We also should see indicators of people moving into the Chicago region rather than out of it, because of how the community works together to provide opportunities for all youth who grow up in the region and provides more work-ready employees for the companies who do business here.


I created this graphic many years ago because the ideas in this article are not new. We all want the outcomes at the top of this chart, but unless there is consistent investment in the work at the bottom, which includes collecting and mapping data, and using the information to build growing involvement that supports needed services in all parts of the region, we’ll never get to the results we want in 5, 10 or 15 years.

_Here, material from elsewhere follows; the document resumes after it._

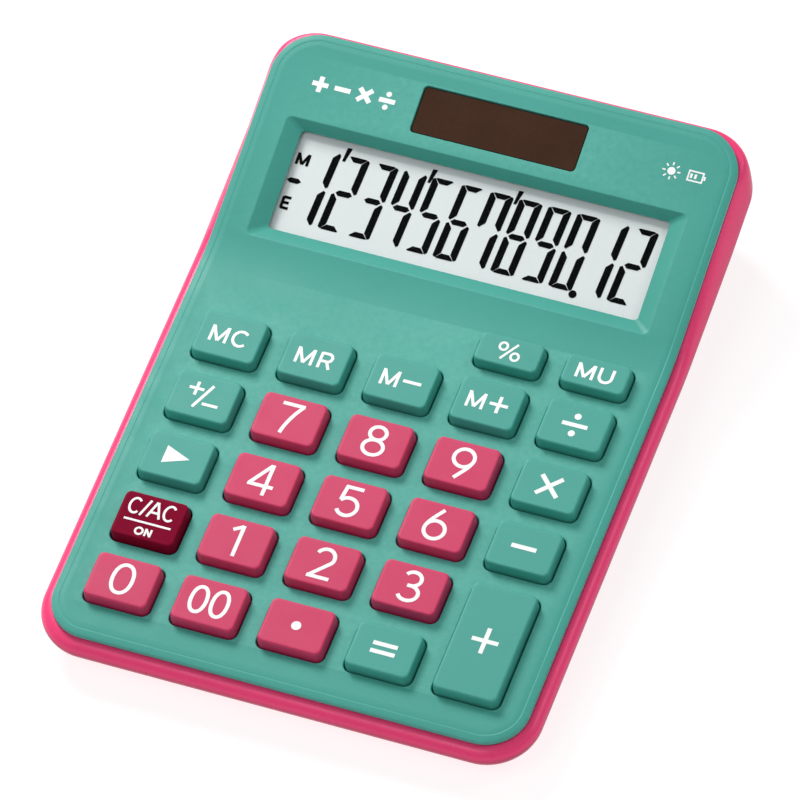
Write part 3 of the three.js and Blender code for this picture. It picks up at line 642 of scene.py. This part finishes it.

I know how difficult it is to find and keep this funding. The Tutor/Mentor Connection received small grants from The Chicago Community Trust between 1998 and 2002, but not after that. Other donors such at Montgomery Ward went out of business, or like HSBC North America, were forced to cease funding due to the financial meltdown. Most donors want to fund programs, not infrastructure or intermediary roles, and few fund more than a small percent of program operations, or for multiple years. These are some of the challenges facing those who want to create a better Chicago.

Frankly, it is difficult for most people to understand the strategy I've been building, because it uses the Internet, and it was not created by a high profile leader or foundation. This difficulty was shown in a 1998 Case Study by the Chapin Hall Center for Children.

These challenges led to the Tutor/Mentor Connection being dropped as a strategy of Cabrini Connections in 2011 and to my creating Tutor/Mentor Institute, LLC to continue maintaining and sharing this information.

Unless more people come together and innovate solutions to the funding challenges facing programs, and intermediaries, most of what we wish for will never be achieved. Let's talk about this. Let's find long-term solutions.